━━ ENTRIES PROVIDED
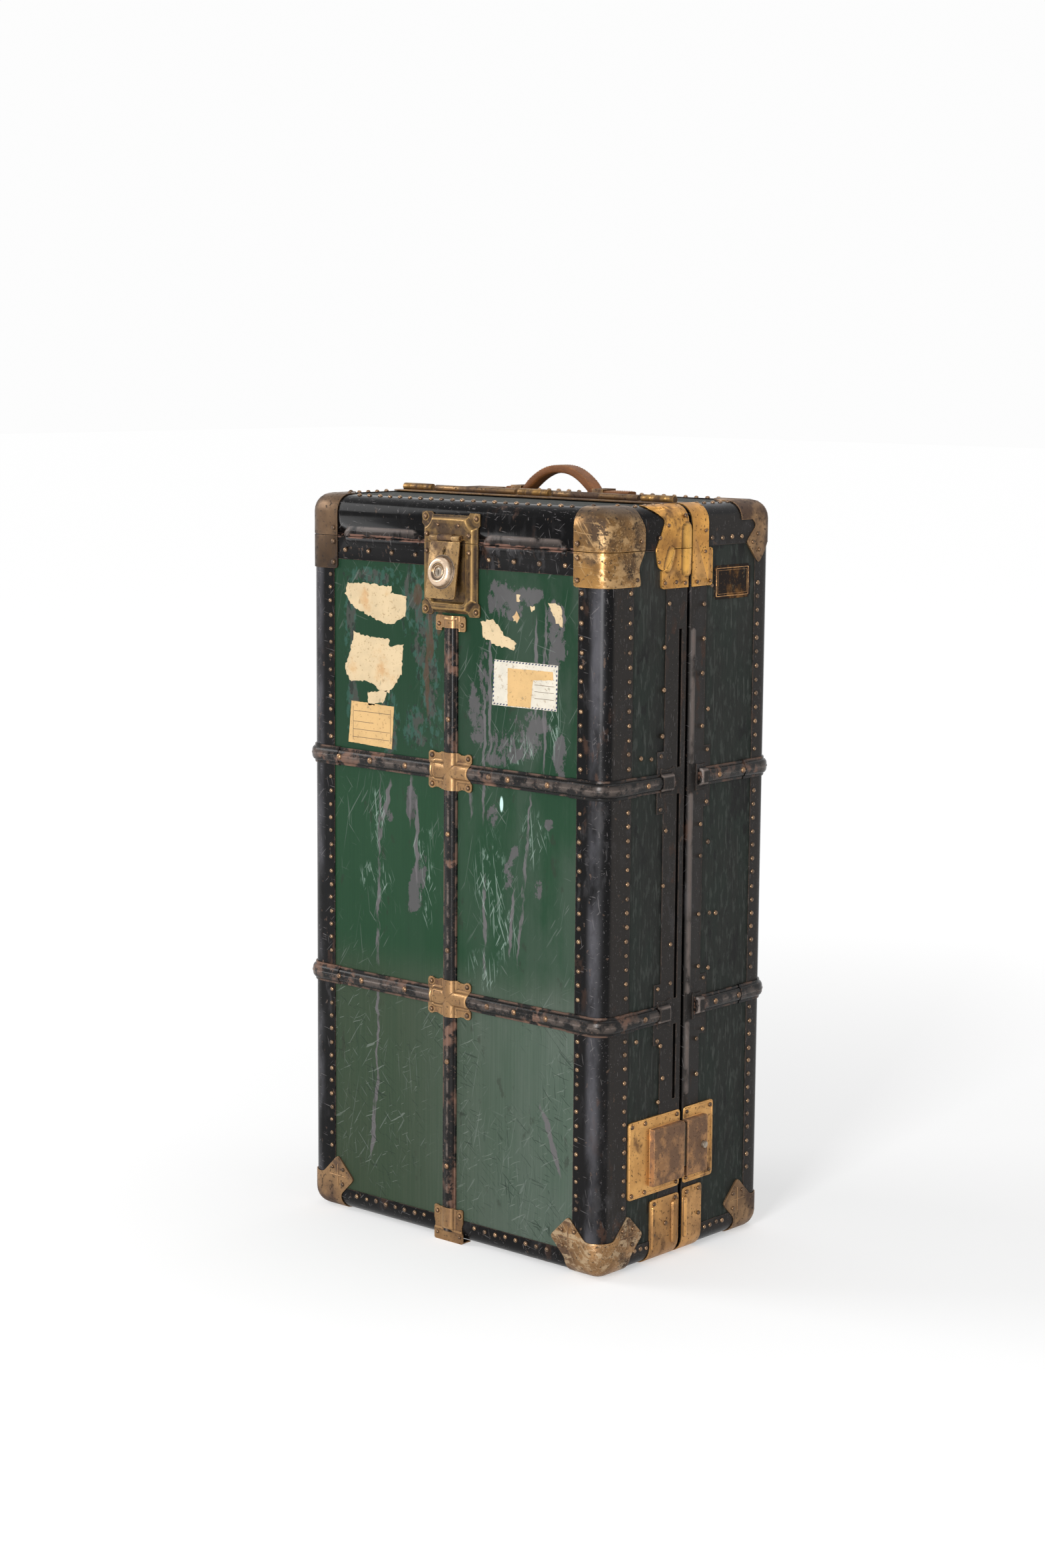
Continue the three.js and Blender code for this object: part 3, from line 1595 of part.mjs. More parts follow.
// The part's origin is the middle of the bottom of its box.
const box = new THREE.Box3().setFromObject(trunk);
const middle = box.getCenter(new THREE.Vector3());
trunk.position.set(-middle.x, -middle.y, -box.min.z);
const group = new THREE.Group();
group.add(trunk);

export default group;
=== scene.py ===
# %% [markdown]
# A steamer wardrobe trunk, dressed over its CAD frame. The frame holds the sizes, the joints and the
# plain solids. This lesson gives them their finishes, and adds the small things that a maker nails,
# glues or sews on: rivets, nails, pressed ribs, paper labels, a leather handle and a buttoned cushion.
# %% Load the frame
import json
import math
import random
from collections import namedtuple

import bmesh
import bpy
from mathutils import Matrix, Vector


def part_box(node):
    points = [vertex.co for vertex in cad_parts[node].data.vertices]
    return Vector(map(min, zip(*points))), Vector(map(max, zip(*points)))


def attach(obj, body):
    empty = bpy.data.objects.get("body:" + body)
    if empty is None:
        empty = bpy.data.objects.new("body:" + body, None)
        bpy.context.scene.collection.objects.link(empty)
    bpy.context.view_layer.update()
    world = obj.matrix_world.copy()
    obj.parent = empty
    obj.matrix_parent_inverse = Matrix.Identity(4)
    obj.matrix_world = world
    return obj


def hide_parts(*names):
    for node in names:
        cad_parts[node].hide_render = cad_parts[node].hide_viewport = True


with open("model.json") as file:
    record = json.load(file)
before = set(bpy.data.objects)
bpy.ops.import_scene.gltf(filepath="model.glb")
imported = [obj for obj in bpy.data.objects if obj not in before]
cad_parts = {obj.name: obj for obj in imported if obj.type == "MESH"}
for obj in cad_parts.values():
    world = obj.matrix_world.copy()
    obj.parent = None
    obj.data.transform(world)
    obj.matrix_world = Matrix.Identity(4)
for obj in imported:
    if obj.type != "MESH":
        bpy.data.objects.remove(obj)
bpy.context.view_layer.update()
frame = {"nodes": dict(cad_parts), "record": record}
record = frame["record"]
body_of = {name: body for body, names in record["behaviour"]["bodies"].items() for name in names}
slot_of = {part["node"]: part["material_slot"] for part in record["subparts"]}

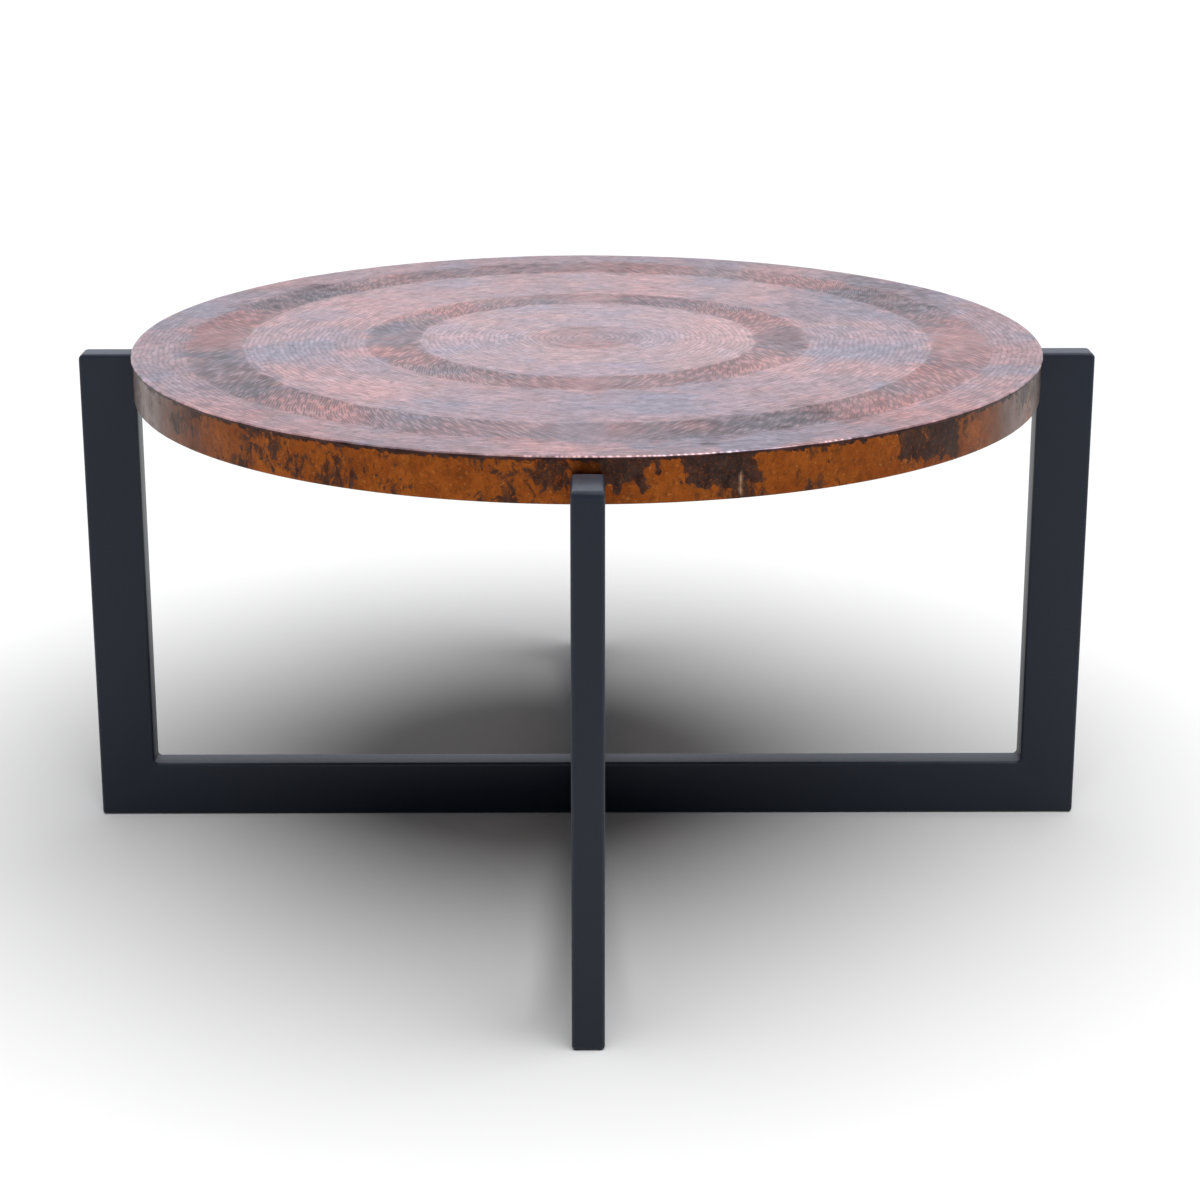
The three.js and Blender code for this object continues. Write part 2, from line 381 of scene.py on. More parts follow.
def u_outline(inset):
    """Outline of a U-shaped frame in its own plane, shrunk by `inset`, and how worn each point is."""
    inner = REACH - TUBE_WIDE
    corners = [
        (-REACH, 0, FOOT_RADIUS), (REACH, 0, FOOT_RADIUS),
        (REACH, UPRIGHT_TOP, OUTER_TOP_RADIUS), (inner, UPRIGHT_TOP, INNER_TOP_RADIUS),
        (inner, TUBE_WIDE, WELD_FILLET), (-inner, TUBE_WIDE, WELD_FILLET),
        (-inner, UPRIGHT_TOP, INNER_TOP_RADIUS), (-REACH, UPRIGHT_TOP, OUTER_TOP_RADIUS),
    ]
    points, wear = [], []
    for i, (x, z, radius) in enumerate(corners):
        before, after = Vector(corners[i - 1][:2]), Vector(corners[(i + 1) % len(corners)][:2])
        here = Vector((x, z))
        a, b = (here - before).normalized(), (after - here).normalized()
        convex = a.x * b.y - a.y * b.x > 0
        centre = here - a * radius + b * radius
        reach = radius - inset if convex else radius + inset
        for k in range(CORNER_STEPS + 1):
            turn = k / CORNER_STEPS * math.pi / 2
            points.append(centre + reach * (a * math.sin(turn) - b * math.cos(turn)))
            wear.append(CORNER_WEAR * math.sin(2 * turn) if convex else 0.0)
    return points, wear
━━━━
▸ WHAT TO PRODUCE
Can you repeat, word for word, every line above from the one containing "of its box." down to the one containing "record = json.load(file)", including both?

▸ CORRECT RESULT
// The part's origin is the middle of the bottom of its box.
const box = new THREE.Box3().setFromObject(trunk);
const middle = box.getCenter(new THREE.Vector3());
trunk.position.set(-middle.x, -middle.y, -box.min.z);
const group = new THREE.Group();
group.add(trunk);

export default group;
=== scene.py ===
# %% [markdown]
# A steamer wardrobe trunk, dressed over its CAD frame. The frame holds the sizes, the joints and the
# plain solids. This lesson gives them their finishes, and adds the small things that a maker nails,
# glues or sews on: rivets, nails, pressed ribs, paper labels, a leather handle and a buttoned cushion.
# %% Load the frame
import json
import math
import random
from collections import namedtuple

import bmesh
import bpy
from mathutils import Matrix, Vector


def part_box(node):
    points = [vertex.co for vertex in cad_parts[node].data.vertices]
    return Vector(map(min, zip(*points))), Vector(map(max, zip(*points)))


def attach(obj, body):
    empty = bpy.data.objects.get("body:" + body)
    if empty is None:
        empty = bpy.data.objects.new("body:" + body, None)
        bpy.context.scene.collection.objects.link(empty)
    bpy.context.view_layer.update()
    world = obj.matrix_world.copy()
    obj.parent = empty
    obj.matrix_parent_inverse = Matrix.Identity(4)
    obj.matrix_world = world
    return obj


def hide_parts(*names):
    for node in names:
        cad_parts[node].hide_render = cad_parts[node].hide_viewport = True


with open("model.json") as file:
    record = json.load(file)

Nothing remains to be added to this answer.